Dockers change tune on private running of second terminal

A workers’ union now says it will push the government to enter into a deal that will hand operations of the second container terminal into private hands.

Dock Workers Union secretary general Simon Sang was last week quoted as saying the cargo terminal should not be privatised.

The Kenya Ports Authority has advertised for interested parties to tender their bids for operations of the facility set for completion in March next year.

Conditions for privatisation of the terminal operations were part of the loan agreement in which the Japanese Government was to fund the 1.2 million TEU facility to the tune of Sh22 billion while the government was expected to inject Sh4 billion.

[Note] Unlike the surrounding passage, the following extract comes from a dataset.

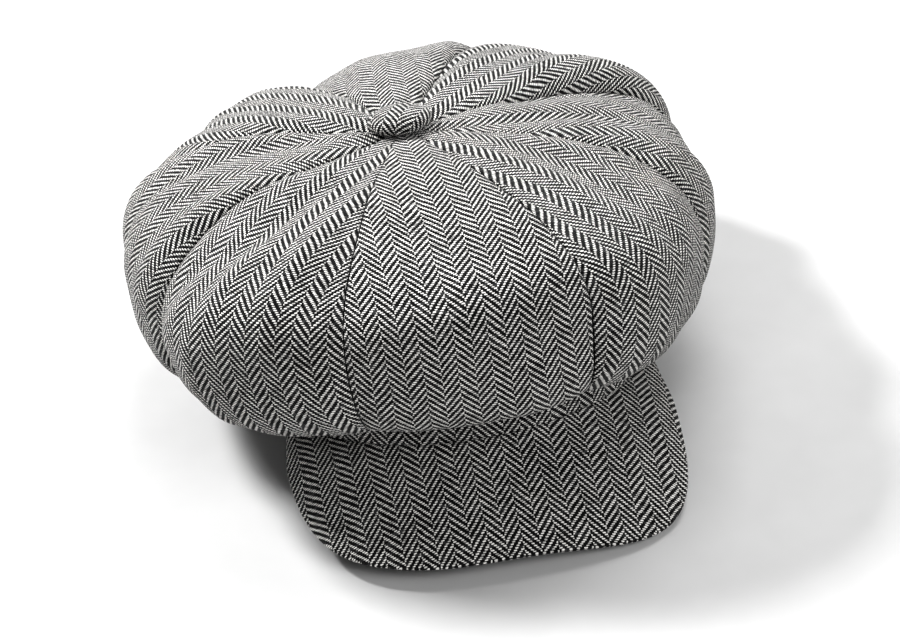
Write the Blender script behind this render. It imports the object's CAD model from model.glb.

On Thursday, Mr Sang claimed a statement he sent to the media had been “misinterpreted”, saying besides using the word “privatisation” he also suggested that the government should not allow the operator to compete with KPA.

“We are negotiating with the ministry to have the operator bring its own business in form of transshipment. The union is collaborating with the ministry in the negotiations that will see Treasury CS come up with a structure to actualise this,” he said on phone from Nairobi.

In the earlier statement, Mr Sang had cited the ports of Tema in Ghana and Dar es Salaam in Tanzania that were privatised yet are not performing well, and compared them with Durban and Dubai ports which are not but professionally managed as some of the best performing in the world.

The issue of privatisation of Mombasa port has over the past five years attracted fierce opposition from the cargo handler’s workforce of nearly 7,000 who fear they might lose their jobs once the facility is handed over to a private operator.

Whereas KPA board froze hiring of new staff in March 2010, politicians from the region have been pushing for a reverse of the decision so that their constituents get hired by one of the best employers in the region in exchange for votes.